Travellers 'held to ransom' as rail prices soar

A campaign against rail fare rises which are "holding travellers to ransom" has been unveiled ahead of planned increases to train ticket prices tomorrow.

The Campaign for Better Transport (CBT) will launch its Fair Fares Now petition next week as millions of commuters return to work after the festive break.

The campaign, which is backed by famed TV traveller Michael Palin, was formed in protest at New Year fare rises, which mean some passengers will have to pay more than 5,000 for season tickets, according to the CBT.

Palin said: "Rail fare rises are holding travellers to ransom and increasing the likelihood that people will have to take to our already-overcrowded roads.

"Regular price hikes are no way for the Government and train companies to reward their regular customers.

"Instead of milking them, they should be thanking them for their loyalty with a better, simpler, more competitive fare structure."

From tomorrow, annual season tickets for main line rail travellers will rise by an average of 5.8 per cent, with Tube and bus fares in London rising by an average of 6.8 per cent.

The CBT said some commuters would see their season tickets increase in price by 13 per cent.

In future, ticket costs are likely to increase further ahead of the Retail Price Index.

It said the new cost of season tickets would equate to around 20 per cent of the average UK salary and was the equivalent of Transport Secretary Philip Hammond paying more than 27,000 for a season ticket.

CBT chief executive Stephen Joseph said: "Commuters feel like they are being pick-pocketed by the Government, expected to pay more year on year for the same poor quality service.

"Even with the promised extra investment, many passengers will see no actual improvement to their daily commute.

"Politicians need to start living in the real world and understand that people simply cannot afford to pay a fifth of their income just to do a day's work.

"The Government pledged to create fair fares and we all expect them to keep that promise."

The 5.8 per cent average main line rail increase in regulated fares (which include season tickets) is based on the July 2010 retail prices inflation (RPI) figure of 4.8 per cent plus another one per cent, with the railway companies allowed to use flexibility, or "flex", to average out the increase.

To take account of investment in their line, including high-speed Javelin trains, passengers on trains run by the Southeastern company have an annual regulated fare price-rise formula of RPI plus three per cent. This means commuters in the Kent area will be paying an average of 7.8 per cent more for season tickets from tomorrow, with some season tickets going up by almost 13 per cent.

The RPI plus three per cent formula will be introduced across the whole network from January 2012.

The CBT said the higher fares were pricing people off the train, which risked reducing access to work in London and other major UK cities.

Watchdogs Passenger Focus and London TravelWatch also joined the CBT in condemning the price hikes.
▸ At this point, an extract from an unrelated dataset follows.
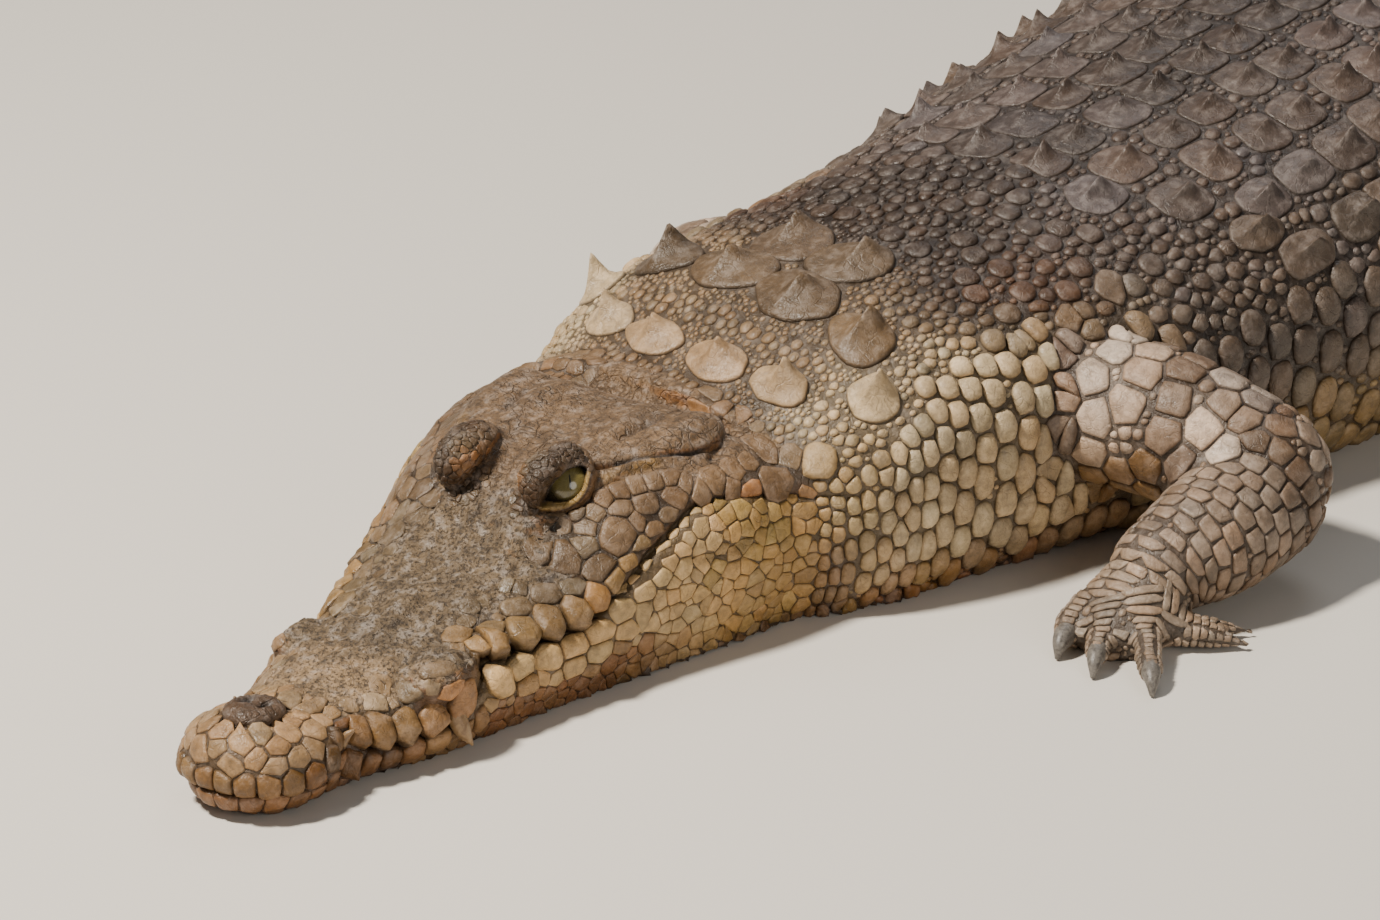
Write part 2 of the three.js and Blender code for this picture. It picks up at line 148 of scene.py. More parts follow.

Yesterday Anthony Smith, chief executive Passenger Focus, said: "Many passengers returning to work in the New Year will be baffled about why they are paying much higher figures than the 'averages' published by the train companies.

"For many passengers, this flexibility won't appear fair.

"With the train companies again free to raise fares on individual routes, some passengers will be facing rises way above inflation and in some cases it will be back to the bad old days of double-digit fare increases."

The Association of Train Operating Companies (Atoc) said any fare rising by more than 5.8 per cent would have to be balanced by another going up by less and that some fares would be going up by less than one per cent.

Rail fares have been rising ahead of inflation in recent years and pressure groups have become frustrated that commuters have faced increased overcrowding on some services which have not grown in line with increasing passenger numbers.